The first half of 2026 has been challenging for those working in supply chains. Geopolitical shocks, ongoing tariff wars, the continuing dismantling of U.S. climate policy and climate-driven events have piled up in ways that have tested even the most resilient procurement professionals. For those sourcing forest-based inputs — wood pulp for paper packaging and viscose-type fabrics for fashion — the pressure is mounting in unprecedented ways.

The closure of the Strait of Hormuz, in particular, has sent a sharp reminder to businesses and governments, including those overseeing key producer regions such as China and India, that dependence on distant raw material inputs is a structural vulnerability, not merely an inconvenience. 

Put starkly: If you cannot get your feedstock, you cannot make your product and you cannot meet commitments further up the supply chain. Solving this challenge will require strategic rethinking beyond the current set of crises. 

Shrinking forests, tightening supplies

Wood pulp is the foundation of both the paper packaging and cellulosic textile supply chains. Producers have long treated forests as a reliable, essentially inexhaustible source, but that assumption is now being tested on multiple fronts simultaneously.

Deforestation regulations are tightening in the EU and elsewhere, narrowing the pool of certified forest-based inputs at the same time that demand is rising as companies shift from plastic to paper-based packaging, construction increasingly integrates wood instead of steel and concrete, and biofuel production surges. Intensifying wildfires are disrupting wood supply across producer regions in Canada, Australia, Brazil, Europe and Indonesia. Tariff shocks are adding cost and unpredictability to already strained budgets. The result is more expensive, less reliable and more legally exposed supply chains.

For procurement and sustainability professionals, this is not a distant risk to monitor. It is an immediate liability to manage.

What is fiber sovereignty?

Governments are beginning to respond in ways that will structurally reshape global fiber markets. China, aware of its dependence on wood imports, is moving to embed circularity in its textiles production strategy, looking to mobilize its vast reserves of waste textiles — estimated in the hundreds of millions of metric tons— as a domestic feedstock alternative. India, looking to address pollution from annual stubble-burning and a growing imperative to reduce deforestation-linked wood imports, is positioning to scale clean, straw-based packaging production that converts agricultural waste into a valuable feedstock.

These are not marginal policy shifts. They signal a reorientation around resource sovereignty — a recognition that over-reliance on offshore single-source inputs is a strategic risk that no government or business can afford to ignore anymore.

Next-gen fibers 

The good news for procurement and sustainability teams is that proven alternatives exist and are ready to scale. A new generation of materials — commonly called next-gen fibers — comes not from climate-critical forests but from waste streams that have damaging effects of their own: agricultural residues normally burned in open fields, causing air pollution, and discarded textiles normally destined for an already full landfill.

These materials can be processed into high-quality pulp and fiber suitable for paper boxes, cups and takeout containers, as well as fabrics like rayon, viscose and lyocell.
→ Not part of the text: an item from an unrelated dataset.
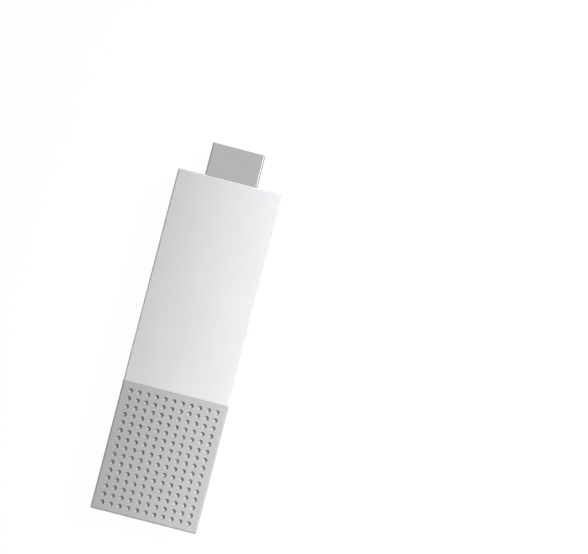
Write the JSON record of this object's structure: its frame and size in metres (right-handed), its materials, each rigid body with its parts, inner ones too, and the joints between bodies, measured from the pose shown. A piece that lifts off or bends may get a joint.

The raw material is abundant, and the technology to make the fiber is coming online now — for example, Chinese mills like Circulose, Yibin Grace and Jilin that convert textile waste into pulp for next season’s clothing, and North American innovators, such as Genera, that can turn agricultural residues into packaging. In the last year, the amount of agri-residue pulp produced in the world grew by 3 percent.

What the sector needs now is procurement commitment to bring costs down and secure investment to unlock reliable supply at scale.

The case for change

Continuing to rely on conventional wood pulp means accepting ongoing exposure to regulatory risk, price volatility and likely shortages. Investing now in next-gen fiber diversification offers a different set of outcomes.

Early movers stand to lock in steady access and lower-cost supply. Circular and waste-based inputs tend to attract lower tariff risk and supply disruption, as they can be more local, and they fall outside the deforestation-linked categories facing the greatest regulatory scrutiny. Companies that diversify their fiber supply now are better positioned to meet their Scope 3 targets, satisfy upcoming forest-based sourcing regulations and maintain market share as companies and governments raise the bar on credible sustainability claims.

Beyond procurement metrics, there is a broader value proposition. Next-gen supply chains create economic opportunity in rural and agricultural communities, reduce the air pollution of waste removal like stubble burning, and relieve sourcing pressure on forests — leaving them to perform their irreplaceable functions of carbon storage, biodiversity protection and climate regulation.

The strategic question is no longer whether forest-based supply chains face disruption. The question is whether your company is building the supply relationships, supporting supplier development capabilities and creating internal alignment to move toward next-gen materials before the window of early-mover advantage closes.